(Object data in JSON)

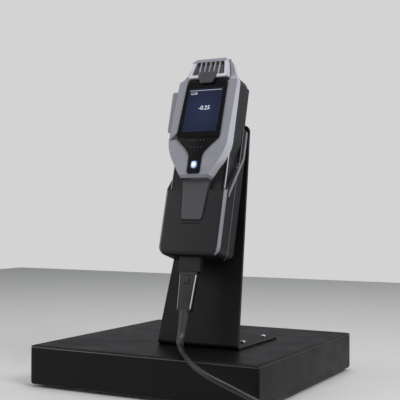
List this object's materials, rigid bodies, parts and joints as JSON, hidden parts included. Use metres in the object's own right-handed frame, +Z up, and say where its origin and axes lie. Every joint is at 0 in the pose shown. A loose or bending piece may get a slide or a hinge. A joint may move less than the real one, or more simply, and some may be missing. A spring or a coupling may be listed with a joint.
{
  "type": "handheld autorefractor on charging stand",
  "caption": "Hand-held eye refraction meter with tilted display, resting in a charging cradle on a leaning plate stand with a heavy square base and a lead.",
  "frame": {"origin": "middle of the base's footprint, on the table", "axes": "+X to the right of the display, +Y to the back, +Z up"},
  "size_m": [0.4285, 0.45, 0.3982],
  "materials": {
    "base_black": "satin black moulded plastic",
    "plate_black": "matte black powder coat on steel",
    "steel": "zinc plated steel",
    "rubber": "soft black rubber",
    "cord_rubber": "black PVC cord sheath",
    "cradle_grey": "charcoal ABS, fine spark finish",
    "shell_light": "pale grey ABS, satin",
    "shell_dark": "dark grey ABS, fine texture",
    "panel_black": "black ABS, matte",
    "window_black": "glossy black polycarbonate",
    "lcd": "dark display",
    "button_lit": "backlit translucent cap",
    "board_green": "solder mask",
    "gold": "gold plated contacts",
    "lens_glass": "coated optical glass",
    "tube_alu": "black anodised aluminium",
    "plug_grey": "dark grey moulded plug"
  },
  "bodies": {
    "stand": {"base_housing": "base_black", "base_bottom_plate": "steel", "base_plate_screws": "steel", "base_feet": "rubber", "ballast_plate": "steel", "stand_bracket": "plate_black", "bracket_screws": "steel", "bracket_nuts": "steel", "cradle_mount_block": "panel_black", "mount_screws": "steel", "cradle_back": "cradle_grey", "cradle_front": "cradle_grey", "cradle_floor": "panel_black", "seat_pad": "rubber", "dock_board": "board_green", "contact_barrels": "gold", "dock_socket": "panel_black", "socket_pins": "gold", "plug_body": "plug_grey", "cord_boot": "cord_rubber", "cord_run": "cord_rubber", "cord_coil": "cord_rubber", "coil_tie": "rubber", "cord_tail": "cord_rubber", "mains_plug": "plug_grey", "mains_pins": "gold"},
    "handset": {"rear_housing": "shell_dark", "side_band": "shell_dark", "head_cover": "shell_light", "handle_panel": "panel_black", "grip_panels": "rubber", "display_window": "window_black", "button_surround": "window_black", "lcd_panel": "lcd", "button_switch": "panel_black", "capture_switch": "panel_black", "lid_pin": "steel", "data_port": "steel", "main_board": "board_green", "battery_pack": "panel_black", "charge_pads": "gold", "housing_screws": "steel", "eye_lens": "lens_glass", "eye_lens_bezel": "panel_black", "optics_tube": "tube_alu", "lamp_ring": "board_green", "guide_rail": "steel", "optics_chassis": "tube_alu", "camera_module": "panel_black", "focus_motor": "steel"},
    "power_button": {"power_button": "button_lit"},
    "capture_bar": {"capture_bar": "shell_light"},
    "head_lid": {"head_lid": "shell_light"},
    "lid_catch": {"lid_catch": "shell_light"},
    "focus_carriage": {"focus_carriage": "tube_alu", "push_rod": "steel"},
    "plug_latch": {"plug_latch": "plug_grey"},
    "contact_pin_left": {"contact_pin_left": "gold"},
    "contact_pin_right": {"contact_pin_right": "gold"}
  },
  "joints": [
    {"name": "handset_lift", "type": "slide", "parent": "stand", "child": "handset", "axis": [0, 0.2588, 0.9659], "range_m": [0, 0.15]},
    {"name": "power_button_press", "type": "slide", "parent": "handset", "child": "power_button", "axis": [0, 0.9659, -0.2588], "range_m": [0, 0.0008], "stiffness_N_per_m": 400},
    {"name": "capture_bar_press", "type": "slide", "parent": "handset", "child": "capture_bar", "axis": [1, 0, 0], "range_m": [0, 0.0015], "stiffness_N_per_m": 600},
    {"name": "head_lid_hinge", "type": "hinge", "parent": "handset", "child": "head_lid", "pos_m": [0.0336, -0.03295, 0.39497], "axis": [-1, 0, 0], "range_deg": [0, 75]},
    {"name": "lid_catch_press", "type": "slide", "parent": "head_lid", "child": "lid_catch", "axis": [0, -0.2588, -0.9659], "range_m": [0, 0.0012], "stiffness_N_per_m": 400},
    {"name": "focus_slide", "type": "slide", "parent": "handset", "child": "focus_carriage", "axis": [0, -0.9659, 0.2588], "range_m": [-0.0036, 0.0036]},
    {"name": "plug_latch_press", "type": "slide", "parent": "stand", "child": "plug_latch", "axis": [0, 0.9659, -0.2588], "range_m": [0, 0.0008], "stiffness_N_per_m": 500},
    {"name": "contact_pin_left_press", "type": "slide", "parent": "stand", "child": "contact_pin_left", "axis": [0, -0.2588, -0.9659], "range_m": [0, 0.0012], "stiffness_N_per_m": 150},
    {"name": "contact_pin_right_press", "type": "slide", "parent": "stand", "child": "contact_pin_right", "axis": [0, -0.2588, -0.9659], "range_m": [0, 0.0012], "stiffness_N_per_m": 150}
  ]
}
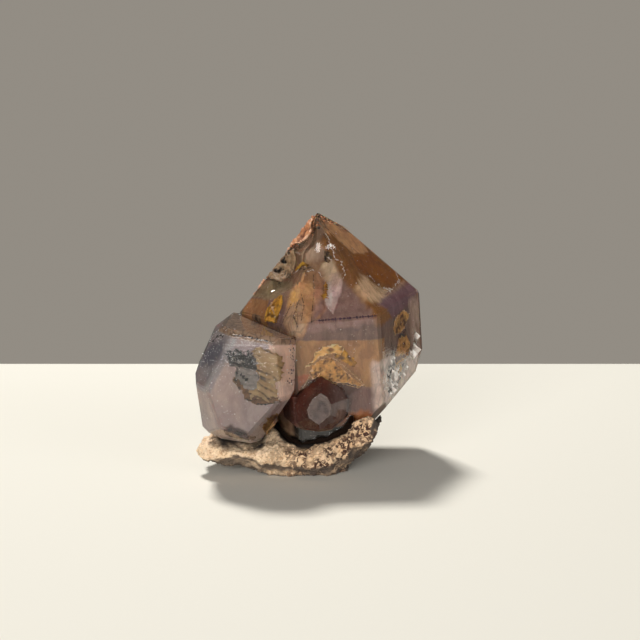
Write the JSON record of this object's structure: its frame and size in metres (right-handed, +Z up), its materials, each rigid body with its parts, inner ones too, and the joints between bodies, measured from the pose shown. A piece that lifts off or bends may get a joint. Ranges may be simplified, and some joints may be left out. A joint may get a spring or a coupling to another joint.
{
  "type": "amethyst crystal cluster",
  "caption": "Stout smoky amethyst point with a pale side crystal and a small foot crystal on a rough piece of host rock that stands on its flat underside.",
  "frame": {"origin": "middle of the bounding box's underside, where the host rock's flat underside rests", "axes": "+Z up, along the stout point; -Y to the front, the side with the side crystal and the foot crystal; +X to the right seen from the front"},
  "size_m": [0.0426, 0.0364, 0.0471],
  "materials": {
    "smoky_amethyst": "clear smoky brown quartz with purple zones, glassy crystal faces",
    "pale_amethyst": "pale grey-mauve quartz with a faintly frosted skin",
    "stained_quartz": "dark red-brown iron-stained quartz with a frosted end face",
    "host_rock": "rough tan granular rock with dark specks"
  },
  "bodies": {
    "root": {"main_crystal": "smoky_amethyst", "left_crystal": "pale_amethyst", "front_crystal": "stained_quartz", "host_rock": "host_rock"}
  },
  "joints": []
}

GIVEN REQUEST: Check every line for "piece" and show the ones that have it.

SOLUTION FOR THIS PROBLEM:
List this object's materials, rigid bodies, parts and joints as JSON, hidden parts included. Use metres in the object's own right-handed frame, +Z up, and say where its origin and axes lie. Every joint is at 0 in the pose shown. A loose or bending piece may get a slide or a hinge. A joint may move less than the real one, or more simply, and some may be missing. A spring or a coupling may be listed with a joint.
Write the JSON record of this object's structure: its frame and size in metres (right-handed, +Z up), its materials, each rigid body with its parts, inner ones too, and the joints between bodies, measured from the pose shown. A piece that lifts off or bends may get a joint. Ranges may be simplified, and some joints may be left out. A joint may get a spring or a coupling to another joint.
  "caption": "Stout smoky amethyst point with a pale side crystal and a small foot crystal on a rough piece of host rock that stands on its flat underside.",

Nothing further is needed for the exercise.